Petso was then asked about her lawsuits against the City several years ago. She said that a developer was going to do a project that did not follow city codes. In order to sue the developer, she was required to name the city as a party. Te city did ultimately drop out of the suit, she said.
Stern was asked how to get more financial information out to the citizens so that they can have a better understanding of the city’s needs. She said you need to have a multifaceted approach to get information to the votes as not all voters find out what is going on in the same way. She suggested using the City’s website, presentations to civic groups, release to local news organizations and such.
A question came up about the council as micromanagers or just overseers of city functions. Stern said that overseeing was the primary responsibility but that direction needed to be given if you see things go wrong. Petso mentioned viewing the city from the perspective of soaring over it and watching what goes on. If, from that perspective, you see an issue, you dive down and get involved. It is a balancing act between the two, she said.
There was general agreement of everyone in the room that while social networking speeds news to the electorate, it is not appropriate for councilmembers to use Twitter and Facebook updates to communicate with constitutents. Both candidates agreed.

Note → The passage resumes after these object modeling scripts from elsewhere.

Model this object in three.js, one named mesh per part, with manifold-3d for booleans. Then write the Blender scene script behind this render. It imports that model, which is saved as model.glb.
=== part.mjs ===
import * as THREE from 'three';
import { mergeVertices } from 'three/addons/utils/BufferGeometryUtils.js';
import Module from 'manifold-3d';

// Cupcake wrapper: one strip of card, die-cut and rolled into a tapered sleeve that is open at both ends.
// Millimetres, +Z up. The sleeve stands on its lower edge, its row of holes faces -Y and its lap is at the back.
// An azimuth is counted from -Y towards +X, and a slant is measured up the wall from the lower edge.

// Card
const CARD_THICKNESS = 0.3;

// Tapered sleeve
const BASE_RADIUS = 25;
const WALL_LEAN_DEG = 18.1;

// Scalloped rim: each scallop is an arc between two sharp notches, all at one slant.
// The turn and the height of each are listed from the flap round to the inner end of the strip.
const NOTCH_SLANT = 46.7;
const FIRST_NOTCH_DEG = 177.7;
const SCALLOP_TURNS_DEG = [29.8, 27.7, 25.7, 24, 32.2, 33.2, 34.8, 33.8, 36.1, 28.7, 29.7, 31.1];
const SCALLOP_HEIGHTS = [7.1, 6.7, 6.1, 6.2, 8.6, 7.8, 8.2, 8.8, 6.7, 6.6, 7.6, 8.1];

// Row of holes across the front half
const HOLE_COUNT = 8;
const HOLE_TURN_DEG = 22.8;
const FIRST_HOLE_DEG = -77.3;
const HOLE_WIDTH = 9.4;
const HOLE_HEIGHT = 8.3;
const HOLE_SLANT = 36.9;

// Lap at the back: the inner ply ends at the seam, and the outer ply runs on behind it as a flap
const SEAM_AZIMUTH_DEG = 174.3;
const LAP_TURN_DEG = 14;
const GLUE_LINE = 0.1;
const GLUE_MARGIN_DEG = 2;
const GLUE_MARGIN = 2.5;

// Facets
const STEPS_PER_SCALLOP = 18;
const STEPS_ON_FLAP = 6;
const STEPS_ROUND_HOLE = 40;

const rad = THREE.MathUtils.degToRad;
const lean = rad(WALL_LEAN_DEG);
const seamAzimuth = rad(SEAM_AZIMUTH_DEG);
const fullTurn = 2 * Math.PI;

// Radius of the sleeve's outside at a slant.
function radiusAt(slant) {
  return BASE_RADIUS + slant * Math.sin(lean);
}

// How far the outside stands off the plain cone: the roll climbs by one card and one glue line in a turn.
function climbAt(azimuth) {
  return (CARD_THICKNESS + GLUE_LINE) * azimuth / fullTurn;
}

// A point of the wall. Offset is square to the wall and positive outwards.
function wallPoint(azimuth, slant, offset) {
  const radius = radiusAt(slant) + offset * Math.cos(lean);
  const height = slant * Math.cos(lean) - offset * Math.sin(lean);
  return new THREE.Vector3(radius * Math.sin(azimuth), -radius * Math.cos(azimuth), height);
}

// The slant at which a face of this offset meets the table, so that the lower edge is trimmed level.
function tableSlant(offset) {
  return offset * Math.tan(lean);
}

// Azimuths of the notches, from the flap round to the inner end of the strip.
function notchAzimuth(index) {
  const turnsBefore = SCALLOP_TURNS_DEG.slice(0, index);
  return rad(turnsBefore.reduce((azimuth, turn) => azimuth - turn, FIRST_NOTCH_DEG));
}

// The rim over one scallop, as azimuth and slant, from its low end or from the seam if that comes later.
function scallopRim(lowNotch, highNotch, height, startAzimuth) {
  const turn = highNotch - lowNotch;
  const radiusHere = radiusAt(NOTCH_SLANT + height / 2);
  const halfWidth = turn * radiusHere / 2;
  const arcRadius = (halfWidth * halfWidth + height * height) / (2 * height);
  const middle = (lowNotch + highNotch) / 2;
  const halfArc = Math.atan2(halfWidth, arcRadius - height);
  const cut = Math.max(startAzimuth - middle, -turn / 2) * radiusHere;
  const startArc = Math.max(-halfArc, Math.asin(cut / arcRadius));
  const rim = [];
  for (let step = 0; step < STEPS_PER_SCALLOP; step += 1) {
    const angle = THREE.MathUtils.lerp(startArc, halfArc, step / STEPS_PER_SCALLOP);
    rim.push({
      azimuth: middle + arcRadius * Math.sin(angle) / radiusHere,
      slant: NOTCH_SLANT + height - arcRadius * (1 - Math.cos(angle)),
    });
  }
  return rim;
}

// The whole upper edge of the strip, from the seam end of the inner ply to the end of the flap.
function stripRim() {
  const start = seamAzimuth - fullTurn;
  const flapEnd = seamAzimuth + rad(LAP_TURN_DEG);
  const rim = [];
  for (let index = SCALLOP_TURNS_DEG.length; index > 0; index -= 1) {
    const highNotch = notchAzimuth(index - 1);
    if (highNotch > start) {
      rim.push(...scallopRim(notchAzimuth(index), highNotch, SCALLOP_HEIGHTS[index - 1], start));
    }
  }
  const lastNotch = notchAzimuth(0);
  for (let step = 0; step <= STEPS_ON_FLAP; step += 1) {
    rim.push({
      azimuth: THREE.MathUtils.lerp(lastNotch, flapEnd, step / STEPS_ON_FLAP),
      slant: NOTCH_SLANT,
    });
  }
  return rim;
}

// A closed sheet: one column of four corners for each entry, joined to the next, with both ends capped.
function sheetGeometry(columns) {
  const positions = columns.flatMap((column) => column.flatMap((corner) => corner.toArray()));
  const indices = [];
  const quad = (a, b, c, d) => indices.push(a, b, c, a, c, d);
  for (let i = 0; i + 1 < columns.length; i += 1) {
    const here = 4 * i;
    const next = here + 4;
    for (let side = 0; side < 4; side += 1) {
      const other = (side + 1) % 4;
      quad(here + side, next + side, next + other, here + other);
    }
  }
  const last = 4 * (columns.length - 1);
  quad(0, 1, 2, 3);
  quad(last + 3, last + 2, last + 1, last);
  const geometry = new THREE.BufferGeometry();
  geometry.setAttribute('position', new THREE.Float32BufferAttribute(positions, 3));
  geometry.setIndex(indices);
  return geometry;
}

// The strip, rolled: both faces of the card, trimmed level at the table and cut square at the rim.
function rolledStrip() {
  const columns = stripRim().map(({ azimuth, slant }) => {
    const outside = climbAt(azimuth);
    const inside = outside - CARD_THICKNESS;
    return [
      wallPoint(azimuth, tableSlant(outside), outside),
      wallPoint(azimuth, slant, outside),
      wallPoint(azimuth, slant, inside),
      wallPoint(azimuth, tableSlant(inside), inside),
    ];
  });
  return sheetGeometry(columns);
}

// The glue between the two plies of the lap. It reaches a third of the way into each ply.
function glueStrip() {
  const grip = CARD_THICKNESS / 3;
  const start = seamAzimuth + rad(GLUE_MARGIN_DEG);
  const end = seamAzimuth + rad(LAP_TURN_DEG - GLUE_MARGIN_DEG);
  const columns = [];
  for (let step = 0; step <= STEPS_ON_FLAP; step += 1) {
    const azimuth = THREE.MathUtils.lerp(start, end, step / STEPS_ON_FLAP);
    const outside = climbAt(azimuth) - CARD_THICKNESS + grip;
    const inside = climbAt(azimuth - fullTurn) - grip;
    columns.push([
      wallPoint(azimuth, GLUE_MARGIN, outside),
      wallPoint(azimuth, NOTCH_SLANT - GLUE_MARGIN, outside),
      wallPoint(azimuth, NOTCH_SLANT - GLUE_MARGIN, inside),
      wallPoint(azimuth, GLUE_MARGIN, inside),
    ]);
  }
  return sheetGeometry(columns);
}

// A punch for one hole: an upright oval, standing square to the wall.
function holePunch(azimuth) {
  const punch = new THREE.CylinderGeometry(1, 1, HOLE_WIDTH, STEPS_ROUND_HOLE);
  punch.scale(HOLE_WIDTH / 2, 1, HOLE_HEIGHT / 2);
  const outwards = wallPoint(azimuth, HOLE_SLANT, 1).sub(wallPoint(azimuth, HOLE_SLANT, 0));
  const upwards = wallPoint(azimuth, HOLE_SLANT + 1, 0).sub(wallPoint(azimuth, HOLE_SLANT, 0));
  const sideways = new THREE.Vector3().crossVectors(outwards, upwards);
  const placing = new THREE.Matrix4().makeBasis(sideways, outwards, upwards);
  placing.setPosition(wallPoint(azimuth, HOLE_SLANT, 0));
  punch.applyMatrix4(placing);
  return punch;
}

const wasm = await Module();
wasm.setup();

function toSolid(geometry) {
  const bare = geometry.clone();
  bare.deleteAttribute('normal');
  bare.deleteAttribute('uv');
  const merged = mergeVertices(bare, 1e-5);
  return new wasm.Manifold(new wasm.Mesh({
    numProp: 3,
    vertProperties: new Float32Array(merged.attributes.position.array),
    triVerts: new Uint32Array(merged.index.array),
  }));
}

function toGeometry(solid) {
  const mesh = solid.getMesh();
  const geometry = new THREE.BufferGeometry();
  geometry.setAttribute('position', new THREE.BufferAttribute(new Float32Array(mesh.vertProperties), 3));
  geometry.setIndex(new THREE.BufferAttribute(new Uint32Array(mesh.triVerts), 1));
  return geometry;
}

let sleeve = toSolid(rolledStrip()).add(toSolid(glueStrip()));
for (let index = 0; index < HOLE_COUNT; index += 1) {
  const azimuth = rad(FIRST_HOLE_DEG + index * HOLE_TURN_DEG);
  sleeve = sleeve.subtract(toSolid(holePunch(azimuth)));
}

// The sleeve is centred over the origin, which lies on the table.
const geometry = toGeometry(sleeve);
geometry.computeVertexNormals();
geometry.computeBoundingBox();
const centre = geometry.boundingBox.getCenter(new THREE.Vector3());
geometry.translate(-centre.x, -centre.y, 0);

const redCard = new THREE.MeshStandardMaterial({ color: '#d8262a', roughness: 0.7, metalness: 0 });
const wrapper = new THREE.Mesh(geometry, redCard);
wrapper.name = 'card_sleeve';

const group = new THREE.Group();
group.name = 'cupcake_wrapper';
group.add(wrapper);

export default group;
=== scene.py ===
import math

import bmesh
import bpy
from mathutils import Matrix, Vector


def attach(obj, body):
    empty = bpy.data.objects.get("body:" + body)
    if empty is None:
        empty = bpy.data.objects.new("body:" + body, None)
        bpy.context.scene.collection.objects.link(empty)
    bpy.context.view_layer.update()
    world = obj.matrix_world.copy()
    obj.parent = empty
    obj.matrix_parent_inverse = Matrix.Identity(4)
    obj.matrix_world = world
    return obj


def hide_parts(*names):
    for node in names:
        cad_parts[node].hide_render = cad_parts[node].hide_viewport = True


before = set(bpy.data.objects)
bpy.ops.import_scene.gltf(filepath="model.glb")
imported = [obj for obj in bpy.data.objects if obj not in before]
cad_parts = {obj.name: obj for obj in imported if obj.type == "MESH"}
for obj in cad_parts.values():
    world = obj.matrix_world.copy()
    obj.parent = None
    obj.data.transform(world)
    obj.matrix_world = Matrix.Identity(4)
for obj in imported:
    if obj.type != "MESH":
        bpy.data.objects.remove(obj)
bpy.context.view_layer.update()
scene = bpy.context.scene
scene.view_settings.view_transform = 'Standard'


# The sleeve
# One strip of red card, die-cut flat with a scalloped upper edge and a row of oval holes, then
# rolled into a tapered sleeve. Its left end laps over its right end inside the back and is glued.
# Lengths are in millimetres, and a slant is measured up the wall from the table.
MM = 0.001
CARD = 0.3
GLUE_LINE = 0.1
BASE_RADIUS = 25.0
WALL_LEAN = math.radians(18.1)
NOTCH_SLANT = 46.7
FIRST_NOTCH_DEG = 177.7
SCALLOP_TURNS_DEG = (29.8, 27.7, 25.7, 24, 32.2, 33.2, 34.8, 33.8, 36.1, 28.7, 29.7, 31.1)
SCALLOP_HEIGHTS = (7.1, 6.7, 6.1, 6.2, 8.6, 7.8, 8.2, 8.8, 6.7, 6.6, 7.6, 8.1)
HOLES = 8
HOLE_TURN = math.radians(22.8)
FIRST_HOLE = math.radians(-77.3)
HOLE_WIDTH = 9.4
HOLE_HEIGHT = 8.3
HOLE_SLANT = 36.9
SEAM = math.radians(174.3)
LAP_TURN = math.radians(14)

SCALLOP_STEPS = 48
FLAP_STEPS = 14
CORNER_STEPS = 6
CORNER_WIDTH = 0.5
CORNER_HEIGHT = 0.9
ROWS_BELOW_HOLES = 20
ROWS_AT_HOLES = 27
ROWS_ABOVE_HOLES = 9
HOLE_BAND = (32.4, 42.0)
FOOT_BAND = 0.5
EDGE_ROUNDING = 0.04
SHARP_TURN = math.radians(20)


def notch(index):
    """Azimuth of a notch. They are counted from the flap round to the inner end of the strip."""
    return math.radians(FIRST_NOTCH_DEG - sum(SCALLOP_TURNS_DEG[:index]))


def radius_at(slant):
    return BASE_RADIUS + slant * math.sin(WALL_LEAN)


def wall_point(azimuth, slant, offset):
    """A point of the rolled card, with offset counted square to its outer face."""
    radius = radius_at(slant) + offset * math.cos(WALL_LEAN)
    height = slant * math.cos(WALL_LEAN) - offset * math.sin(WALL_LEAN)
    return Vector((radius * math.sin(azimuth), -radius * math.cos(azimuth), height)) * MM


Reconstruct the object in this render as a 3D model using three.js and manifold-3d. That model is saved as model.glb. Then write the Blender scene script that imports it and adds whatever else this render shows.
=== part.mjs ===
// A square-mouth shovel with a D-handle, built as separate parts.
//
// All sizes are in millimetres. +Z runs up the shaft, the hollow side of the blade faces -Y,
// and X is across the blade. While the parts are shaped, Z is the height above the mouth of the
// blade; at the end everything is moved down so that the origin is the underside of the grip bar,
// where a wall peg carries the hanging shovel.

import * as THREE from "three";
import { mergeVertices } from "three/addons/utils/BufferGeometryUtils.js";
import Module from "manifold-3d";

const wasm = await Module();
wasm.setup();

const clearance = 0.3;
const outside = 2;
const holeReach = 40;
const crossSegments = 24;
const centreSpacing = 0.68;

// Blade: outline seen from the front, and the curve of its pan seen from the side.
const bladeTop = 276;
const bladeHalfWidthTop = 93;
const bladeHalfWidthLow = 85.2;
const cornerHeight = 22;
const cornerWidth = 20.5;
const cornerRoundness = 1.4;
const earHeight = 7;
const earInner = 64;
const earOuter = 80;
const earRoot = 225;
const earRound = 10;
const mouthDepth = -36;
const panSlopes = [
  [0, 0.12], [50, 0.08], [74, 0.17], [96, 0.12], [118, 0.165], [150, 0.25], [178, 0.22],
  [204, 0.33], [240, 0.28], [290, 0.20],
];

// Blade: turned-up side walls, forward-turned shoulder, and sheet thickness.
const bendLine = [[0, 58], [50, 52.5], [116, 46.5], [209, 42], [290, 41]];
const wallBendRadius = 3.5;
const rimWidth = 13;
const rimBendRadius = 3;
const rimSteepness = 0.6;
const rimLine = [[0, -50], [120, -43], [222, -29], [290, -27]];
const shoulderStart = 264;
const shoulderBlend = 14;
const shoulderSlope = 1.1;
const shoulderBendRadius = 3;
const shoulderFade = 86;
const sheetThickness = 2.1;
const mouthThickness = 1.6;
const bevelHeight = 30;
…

As usual, we got great service from the staff at Chanterelle. As this was an evening session, I was able to order dinner and found it wonderful. Lauren took great care of us. I appreciate Chanterelle hosting these meetings for the good of the citizens. On a side not, I dropped a $100 bill as I was paying my bill. I wasn’t aware of this, but the next morning I had an email asking if I had dropped any bills on the floor as they had found one. It just shows the great integrity of the staff.
Further thanks to both Ms. Stern and Ms. Petso for taking the time to meet with the citizens. And of course, thanks to the citizens who devoted their Thursday evening to learning about local candidates.
Edmonds resident “Citizen Harry” Gatjens provides regular reports to My Edmonds News on the workings of the Edmonds city government.